Are you getting the picture yet? This is a completely different sort of restaurant, one where the menu is a good guide to what you will eat, but only the beginning of the story. I went for that lobster and it was fantastic, perfectly cooked in its shell and served with plump prawns on saffron pappardelle garnished with chervil.

My wife ordered a seafood “soup” though that word doesn’t really do justice to the inky, intense tomato “forte” sauce judiciously poured over perfectly cooked gurnard, cockles, prawns and mussels.

Our conversation about dessert was a perfect microcosm of the Monzu experience. We’d arrived with a plan to eat tiramisu and when we ordered it I saw his face fall a little. He didn’t complain exactly, but I realise now that tiramisu is to Gaetano what Hotel California is to the Eagles.

What he really wanted to serve us was a rice-based baked pudding from his home town, which he’d made that day. He couldn’t resist putting a little on the plate next to our tiramisu. It was incredible light and spongy and I regretted not following his advice.

Did I think that was good?
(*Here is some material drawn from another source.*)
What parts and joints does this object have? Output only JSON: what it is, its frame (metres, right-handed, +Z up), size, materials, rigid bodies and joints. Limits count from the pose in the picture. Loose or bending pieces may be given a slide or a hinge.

I should come back tomorrow, he said, for the pastry that needs 48 hours resting and would have been done tonight if he hadn’t been so busy shopping at the market yesterday … when that pastry was ready he’d be making another of his hometown puddings that was even more special.

I nipped to the toilet and when I came back I found Gaetano, hovering in the dark, peering through the portholes in the kitchen doors, anxiously watching who knows what. It’s a stressful job, running your dream restaurant.